Homeland Security Chairman Michael McCaul (R., Texas) and Rep. Ted Deutch (D., Fla.), along with Foreign Affairs Committee Chairman Ed Royce (R., Calif.) and Rep. Eliot Engel (D., Calif.), the ranking member of the panel, cosponsored the bill, which would, among other things, require the president to determine whether senior members of the Iranian government are "responsible for or complicit in" committing human rights violations and should be sanctioned.

It also describes the Iranian regime's practice of taking Americans or those with strong U.S. ties and other foreign nationals hostage in an attempt to extort ransom payments for their release.

It also lays out several steps that the administration should take in conjunction with U.S. allies to put an end to hostage-taking practice, including attempting to extradite, try, and convict Iranian officials responsible for this practice. It requires that the secretary of State provide to Congress a strategy on how it will do so.

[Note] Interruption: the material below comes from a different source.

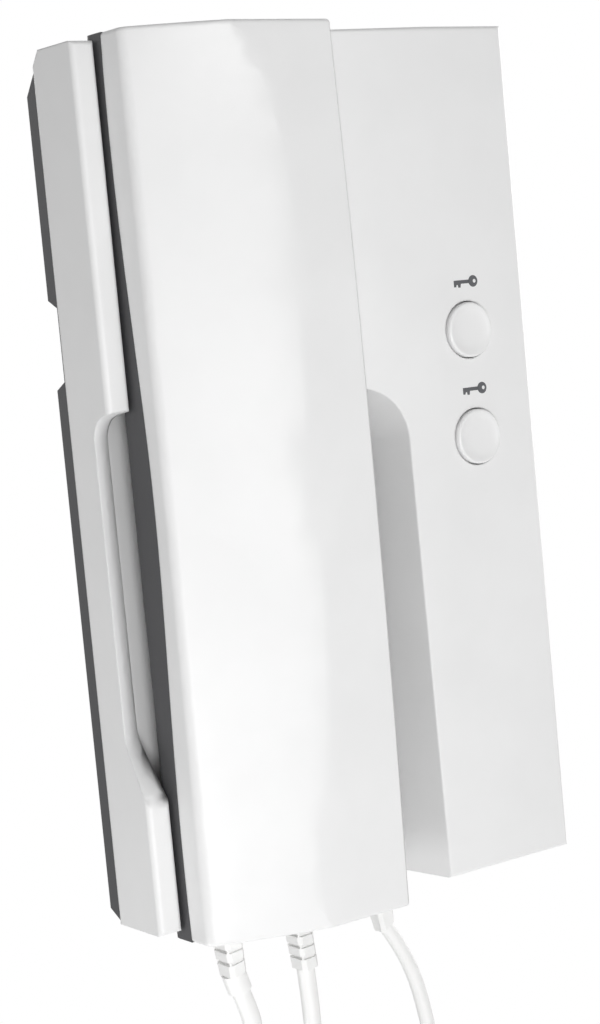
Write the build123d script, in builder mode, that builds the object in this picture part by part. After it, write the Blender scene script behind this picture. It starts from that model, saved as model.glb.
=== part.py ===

It specially cites the unlawful detention of a "significant number of American" including Siamak and Baquer Namazi, Xiyue Wang, as well as U.S. legal permanent resident Nizar Zakka, in violation of international norms.

All of those prisoners have been held on "fabricated charges" over the last several years since the United States and four other world powers negotiated a nuclear deal with Iran that involved the prisoner swap of five Americans for seven mostly Iranian-American fugitives held in the United States.

Correction: This post originally stated 22 protesters had died in Iranian prisons; while 27 in total have died since the protests began, only five died in prison.